• Data provided
________________________

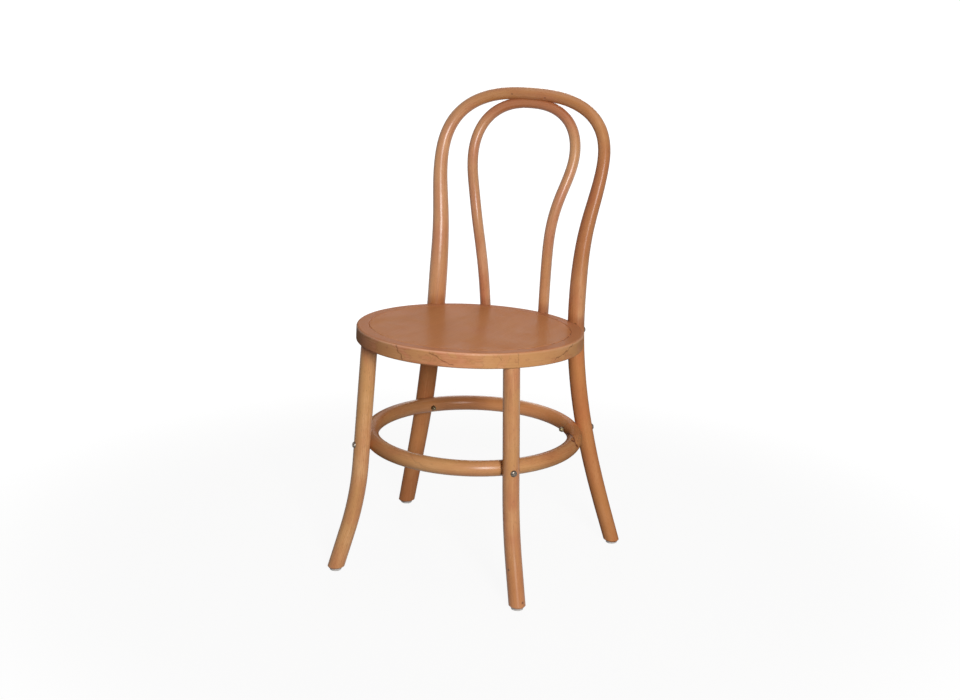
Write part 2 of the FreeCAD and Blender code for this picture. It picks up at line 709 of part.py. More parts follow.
for row, leg_middle, thickness, tilt, drop in (
    ("front", front_at_ring, "front_leg_diameter", size("front_upper_lean"), 0),
    ("rear", rear_at_ring, "rod_radial", size("rear_bolt_tilt"), size("rear_bolt_drop")),
):
    for word, side in SIDES:
        across = level(mirrored(leg_middle, side) - ring_centre)
        outward = across * math.cos(math.radians(tilt)) + UP * math.sin(math.radians(tilt))
        middle = ring_centre + across * ring_radius - UP * drop
        head_reach = ring_rod - size("ring_seat") + size(thickness) - size("spot_depth")
        head_place = middle + outward * head_reach
        nut_place = middle - outward * (ring_rod - size("nut_recess"))
        length = (
            f"sizes.{thickness} - sizes.spot_depth - sizes.ring_seat + sizes.ring_thickness"
            " - sizes.nut_recess + sizes.nut_height"
        )
        bolt_tools = domed_bolt(f"ring_bolt_{row}_{word}", head_place, outward, length)
        ring_tools += [bolt_tools[0], cap_nut(f"ring_nut_{row}_{word}", nut_place, outward * -1)]
        if row == "front":
            leg_tools[word] += bolt_tools
        else:
            hoop_tools += bolt_tools

# Seat bolts, from outside each rear leg to a nut inside the rim

bolt_height = rear_seat_height + size("seat_bolt_lift")
for word, side in SIDES:
    joint = seat_centre + mirrored(rear_joint, side) + UP * bolt_height
    outward = level(mirrored(rear_joint, side))
    head_place = joint + outward * (size("rod_radial") / 2 - size("spot_depth"))
    inside = seat_centre + outward * (rim_inside + size("washer_recess")) + UP * bolt_height
    length = (
        "sizes.rim_width + sizes.rod_radial - sizes.rear_housing - sizes.spot_depth"
        " - sizes.washer_recess + sizes.washer_thickness + sizes.seat_nut_height + sizes.bolt_end"
    )
    bolt_tools = domed_bolt(f"seat_bolt_{word}", head_place, outward, length)
    hoop_tools += bolt_tools
    washer = turned(
        f"seat_washer_{word}",
        (
            ("sizes.bolt_shank / 2 + sizes.metal_gap", "0"),
            ("sizes.washer_diameter / 2", "0"),
            ("sizes.washer_diameter / 2", "sizes.washer_thickness"),
            ("sizes.bolt_shank / 2 + sizes.metal_gap", "sizes.washer_thickness"),
        ),
        pointing(inside, outward * -1),
    )
    piece(f"seat_washer_{word}", washer)
    nut_place = inside - outward * size("washer_thickness")
    nut = hexagon(
        f"seat_nut_{word}_hexagon", nut_place, outward * -1, "sizes.seat_nut_flats", "sizes.seat_nut_height"
    )
    piece(f"seat_nut_{word}", cut(f"seat_nut_{word}", nut, [bolt_tools[0]]))
    recess = drilled(
        f"washer_recess_{word}", inside, outward * -1,
        "sizes.washer_diameter / 2 + sizes.head_gap", f"{OVERRUN}"
    )
    rim_tools += [bolt_tools[0], recess]

# Screws: stems to the rim from behind, rim to the tenons from inside, hoop to hoop from below

for word, side in SIDES:
    joint = seat_centre + mirrored(inner_joint, side) + UP * inner_base
    outward = level(mirrored(inner_joint, side))
    head_place = joint + outward * (size("inner_diameter") / 2 - size("screw_sink"))
    hole = countersunk_screw(f"stem_screw_{word}", head_place, outward, "sizes.stem_screw_length")
    stem_tools.append(hole)
    rim_tools.append(hole)

    outward = leg_direction(side, 0)
    joint = seat_centre + outward * (rim_inside + size("screw_sink"))
    joint.z = joint_height(outward * shoulder.x)
    hole = countersunk_screw(f"tenon_screw_{word}", joint, outward * -1, "sizes.tenon_screw_length")
    rim_tools.append(hole)
    leg_tools[word].append(hole)

    head_place = inner_top - UP * (size("inner_diameter") / 2 - size("screw_sink"))
    head_place.x = side * size("crown_screw_spacing") / 2
    hole = countersunk_screw(f"crown_screw_{word}", head_place, UP * -1, "sizes.crown_screw_length")
    stem_tools.append(hole)
    hoop_tools.append(hole)

# Glides and their nails, under every leg

glide_height = size("glide_height")
front_foot = leg_frame(1).multVec(Vector(leg_reach(glide_height), glide_height, 0))
rear_sole = rear_foot + (rear_bend - rear_foot) * (glide_height / rear_bend.z)
for row, foot in (("front", front_foot), ("rear", rear_sole)):
    for word, side in SIDES:
        place = Vector(side * foot.x, foot.y, 0)
        glide = turned(
            f"glide_body_{row}_{word}",
            (
                ("0", "0"),
                ("sizes.glide_diameter / 2", "0"),
                ("sizes.glide_diameter / 2", "sizes.glide_height - sizes.wood_gap"),
                ("0", "sizes.glide_height - sizes.wood_gap"),
            ),
            Placement(place, Rotation()),
        )
        rounded(glide, "Fillet", ((size("glide_diameter") / 2, 0),), "glide_round")
        nail_place = place + UP * size("nail_sink")
        nail = turned(
            f"glide_nail_{row}_{word}",
            (
                ("0", "0"),
                ("sizes.nail_head / 2", "0"),
                ("sizes.nail_head / 2", "sizes.nail_head_height"),
                ("sizes.nail_diameter / 2", "sizes.nail_head_height"),
                ("sizes.nail_diameter / 2", "sizes.nail_length"),
                ("0", "sizes.nail_length"),
            ),
            Placement(nail_place, Rotation()),
        )
        piece(f"glide_nail_{row}_{word}", nail)
        hole = drilled(
            f"nail_hole_{row}_{word}", nail_place, UP,
            "sizes.nail_diameter / 2 + sizes.metal_gap", "sizes.nail_length + sizes.metal_gap"
        )
        sink = drilled(
            f"nail_sink_{row}_{word}", place - UP * OVERRUN, UP,
            "sizes.nail_head / 2 + sizes.metal_gap",
            f"{OVERRUN} + sizes.nail_sink + sizes.nail_head_height"
        )
        piece(f"glide_{row}_{word}", cut(f"glide_{row}_{word}", glide, [hole, sink]))
        if row == "front":
            leg_tools[word].append(hole)
        else:
            hoop_tools.append(hole)

# Joints of the wood


def seat_slab(name, low, thickness, radius):
    """A round tool parallel to the seat, from a height measured from the seat's upper face."""
    slab = primitive("Cylinder", name, Radius=radius, Height=thickness)
    slab.Placement = seat_placement * Placement(UP * low, Rotation())
    return slab


def joint_tool(name, reach):
    """What the planed joint at the top takes from a hoop: reach is its height, up or down."""
    shift = math.copysign(size("wood_gap") / 2, -reach)
    places = []
    for step in range(-JOINT_POINT_COUNT, JOINT_POINT_COUNT + 1):
        across = size("crown_joint_width") / 2 * step / JOINT_POINT_COUNT
        outer = crown_level(across, shoulder_width, size("crown_rise"), size("crown_squareness"))
        inner = crown_level(across, inner_width, size("inner_crown_rise"), size("inner_squareness"))
        underside = crown_base + outer - size("rod_crown_across") / 2
        upperside = inner_crown_base + inner + size("inner_diameter") / 2
        places.append(Vector(across, crown_top.y - OVERRUN, (underside + upperside) / 2 + shift))
    line = Part.BSplineCurve()
    line.interpolate(places)
    start = places[0]
    end = places[-1]
    lift = UP * reach
    outline = Part.Wire([
        line.toShape(),
        Part.makeLine(end, end + lift),
        Part.makeLine(end + lift, start + lift),
        Part.makeLine(start + lift, start),
    ])
    return shaped(name, Part.Face(outline).extrude(BACK * (2 * OVERRUN)))


def bevelled(name, base):
    """A bevel round the ends of a rod that stand on the glides."""
    doc.recompute()
    width = size("foot_bevel")
    bevel = doc.addObject("Part::Chamfer", name)
    bevel.Base = base
    bevel.Edges = [
        (number, width, width) for number, edge in enumerate(base.Shape.Edges, 1)
        if abs(edge.CenterOfMass.z - glide_height) < SAME
    ]
    return bevel


housing = seat_slab(
    "housing", -size("rim_thickness") - size("wood_gap"),
    "sizes.rim_thickness + 2 * sizes.wood_gap", "sizes.seat_diameter / 2 + sizes.wood_gap"
)
under_rim = seat_slab(
    "under_rim", -size("rim_thickness") - 2 * OVERRUN, f"{2 * OVERRUN}", "sizes.seat_diameter"
)
over_shoulder = seat_slab(
    "over_shoulder", -size("rim_thickness") - size("wood_gap"), f"{3 * OVERRUN}", "sizes.seat_diameter"
)
below_feet = primitive(
    "Box", "below_feet", Length="4 * sizes.seat_diameter", Width="4 * sizes.seat_diameter",
    Height=f"sizes.glide_height + {2 * OVERRUN}"
)
below_feet.Placement.Base = Vector(-2 * size("seat_diameter"), -2 * size("seat_diameter"), -2 * OVERRUN)
ring_hollow = torus("ring_hollow", "sizes.wood_gap")

# Back hoop and inner hoop

hoop_blank = cut("hoop_blank", hoop_rod, [below_feet])
hoop_bevelled = bevelled("hoop_bevelled", hoop_blank)
hoop_tools += [housing, ring_hollow, joint_tool("outer_joint_tool", -OVERRUN)]
piece("back_hoop", cut("back_hoop", hoop_bevelled, hoop_tools))
stem_tools += [housing, under_rim, joint_tool("inner_joint_tool", OVERRUN)]
piece("inner_hoop", cut("inner_hoop", inner_rod, stem_tools))

# Front legs, with their tenons

tenon_length = "sizes.rim_thickness - sizes.panel_thickness - sizes.tenon_cover"
for word, side in SIDES:
    place = leg_frame(side)
    root = place.multVec(shoulder - up_the_leg * OVERRUN)
    direction = place.Rotation.multVec(up_the_leg)
    blank = cut(f"leg_blank_{word}", leg_rods[word], [over_shoulder, below_feet])
    foot = bevelled(f"leg_bevelled_{word}", blank)
    tenon = drilled(
        f"tenon_{word}", root, direction, "sizes.tenon_diameter / 2", f"{OVERRUN} + {tenon_length}"
    )
    mortise = drilled(
        f"mortise_{word}", root, direction,
        "sizes.tenon_diameter / 2 + sizes.wood_gap", f"{OVERRUN} + {tenon_length} + sizes.wood_gap"
    )
    rim_tools.append(mortise)
    whole = fused(f"leg_whole_{word}", [foot, tenon])
    piece(f"front_leg_{word}", cut(f"front_leg_{word}", whole, leg_tools[word] + [ring_hollow]))

# Leg ring, with its scarf and the pins through it

scarf_turn = math.radians(size("scarf_angle"))
scarf_out = Vector(math.cos(scarf_turn), math.sin(scarf_turn), 0)
scarf_middle = ring_centre + scarf_out * ring_radius
saw = primitive(
    "Box", "scarf_saw", Length="sizes.scarf_length", Width="sizes.scarf_gap",
    Height="2 * sizes.ring_thickness"
)
saw_turn = Rotation(UP, size("scarf_angle") + size("scarf_slope"))
saw_corner = Vector(size("scarf_length"), size("scarf_gap"), 2 * size("ring_thickness")) * -0.5
saw.Placement = Placement(scarf_middle + saw_turn.multVec(saw_corner), saw_turn)
tilt = math.radians(size("brad_tilt"))
brads = []
for number in (-1, 0, 1):
    turn = scarf_turn + math.radians(size("brad_spacing")) * number
    across = Vector(math.cos(turn), math.sin(turn), 0)
    outward = across * math.cos(tilt) + UP * math.sin(tilt)
    face = ring_centre + across * ring_radius + outward * ring_rod
    brads.append(drilled(
        f"scarf_brad_{number + 2}", face, outward * -1, "sizes.brad_diameter / 2", "sizes.brad_length"
    ))
brad_group = doc.addObject("Part::Compound", "scarf_brads")
brad_group.Links = brads
piece("scarf_brads", brad_group)
piece("leg_ring", cut("leg_ring", torus("ring_rod", "0"), ring_tools + [saw] + brads))

# Seat

piece("seat_rim", cut("seat_rim", rim_body, rim_tools))
piece("seat_panel", panel_body)

# Checks, then one file for each piece

doc.recompute()
failed = [thing.Name for thing in doc.Objects if {"Invalid", "Error"} & set(thing.State)]
if failed:
    raise RuntimeError("failed: " + ", ".join(failed))
for thing in pieces:
    if thing.Shape.isNull() or not thing.Shape.isValid():
        raise RuntimeError("no valid shape: " + thing.Label)
os.makedirs("parts", exist_ok=True)
for thing in pieces:
    thing.Shape.exportStep(f"parts/{thing.Label}.step")
    print(thing.Label, len(thing.Shape.Solids), round(thing.Shape.Volume))
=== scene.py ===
# %% [markdown]
# A bentwood cafe chair. Its rods were straight sticks of beech that were steamed and bent, so the
# wood's figure runs along each rod and round every bend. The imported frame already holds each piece
# at its true size. What is left to do here is to give the wood its figure, the lacquer its sheen
# and the metal its wear, and to light the chair as a plain studio would.

# %% Load the frame
import json
import math

import bpy
import numpy as np
from mathutils import Matrix, Vector


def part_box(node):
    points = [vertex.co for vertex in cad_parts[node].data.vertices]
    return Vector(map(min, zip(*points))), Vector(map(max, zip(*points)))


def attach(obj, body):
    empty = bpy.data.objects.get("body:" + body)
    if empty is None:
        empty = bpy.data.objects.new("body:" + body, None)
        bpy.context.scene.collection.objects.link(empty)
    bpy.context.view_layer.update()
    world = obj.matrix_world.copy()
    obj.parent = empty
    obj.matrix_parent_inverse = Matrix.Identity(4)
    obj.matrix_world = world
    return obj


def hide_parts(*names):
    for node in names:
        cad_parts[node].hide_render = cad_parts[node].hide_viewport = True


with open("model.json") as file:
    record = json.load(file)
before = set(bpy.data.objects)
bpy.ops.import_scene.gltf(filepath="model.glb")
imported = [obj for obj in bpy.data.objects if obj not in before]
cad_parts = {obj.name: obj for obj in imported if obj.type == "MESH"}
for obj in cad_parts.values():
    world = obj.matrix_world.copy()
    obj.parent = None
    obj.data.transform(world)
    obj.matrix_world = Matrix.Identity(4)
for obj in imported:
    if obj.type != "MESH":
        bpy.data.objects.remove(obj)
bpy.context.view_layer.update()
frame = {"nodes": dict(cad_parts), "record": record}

# %% [markdown]
# Most places below are counted from the seat or from the ring that ties the legs, and a few small
# marks from the chair's own origin. The middle of the seat's upper face is the record's mount
# seat_top, and its slope is the direction of that mount. The ring's middle and its two radii come
# from the box round it.

# %% Where the seat and the leg ring are
SEAT = next(mount for mount in frame["record"]["mounts"] if mount["name"] == "seat_top")
SEAT_MIDDLE = Vector(SEAT["pos_m"])
SEAT_NORMAL = Vector(SEAT["axis"])
RING_LOW, RING_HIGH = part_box("leg_ring")
RING_MIDDLE = (RING_LOW + RING_HIGH) / 2
RING_ROD = (RING_HIGH.z - RING_LOW.z) / 2
RING_RADIUS = (RING_HIGH.x - RING_LOW.x) / 2 - RING_ROD
print("seat middle", SEAT_MIDDLE, "ring radius", round(RING_RADIUS, 4))

# %% [markdown]
# A material is a small sum: so much of this figure, so much of that colour. Writing the sum with
# nodes takes pages, so one class stands for a socket and lets Python's own operators add the
# Math nodes. Any other node comes from its method make. Most masks here are one of three shapes: a
# step (between), a band (band) or a bump round a value (near).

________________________

• What to produce
Restate the listing exactly, starting at its first line and ending at the line where "# Seat bolts, from" occurs; include both and no other lines.

• Solution for this exercise
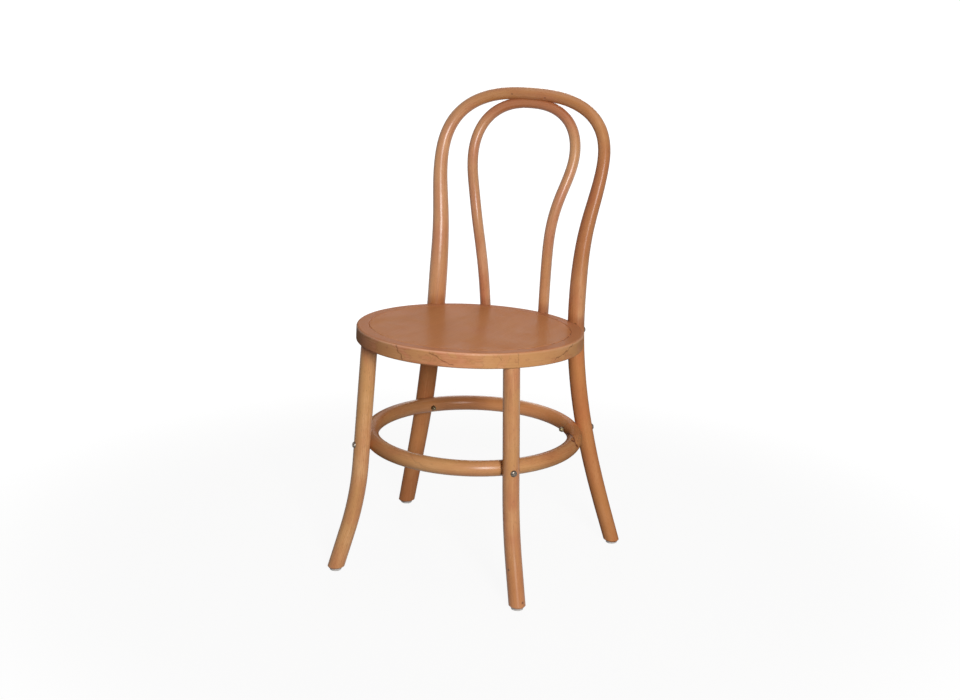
Write part 2 of the FreeCAD and Blender code for this picture. It picks up at line 709 of part.py. More parts follow.
for row, leg_middle, thickness, tilt, drop in (
    ("front", front_at_ring, "front_leg_diameter", size("front_upper_lean"), 0),
    ("rear", rear_at_ring, "rod_radial", size("rear_bolt_tilt"), size("rear_bolt_drop")),
):
    for word, side in SIDES:
        across = level(mirrored(leg_middle, side) - ring_centre)
        outward = across * math.cos(math.radians(tilt)) + UP * math.sin(math.radians(tilt))
        middle = ring_centre + across * ring_radius - UP * drop
        head_reach = ring_rod - size("ring_seat") + size(thickness) - size("spot_depth")
        head_place = middle + outward * head_reach
        nut_place = middle - outward * (ring_rod - size("nut_recess"))
        length = (
            f"sizes.{thickness} - sizes.spot_depth - sizes.ring_seat + sizes.ring_thickness"
            " - sizes.nut_recess + sizes.nut_height"
        )
        bolt_tools = domed_bolt(f"ring_bolt_{row}_{word}", head_place, outward, length)
        ring_tools += [bolt_tools[0], cap_nut(f"ring_nut_{row}_{word}", nut_place, outward * -1)]
        if row == "front":
            leg_tools[word] += bolt_tools
        else:
            hoop_tools += bolt_tools

# Seat bolts, from outside each rear leg to a nut inside the rim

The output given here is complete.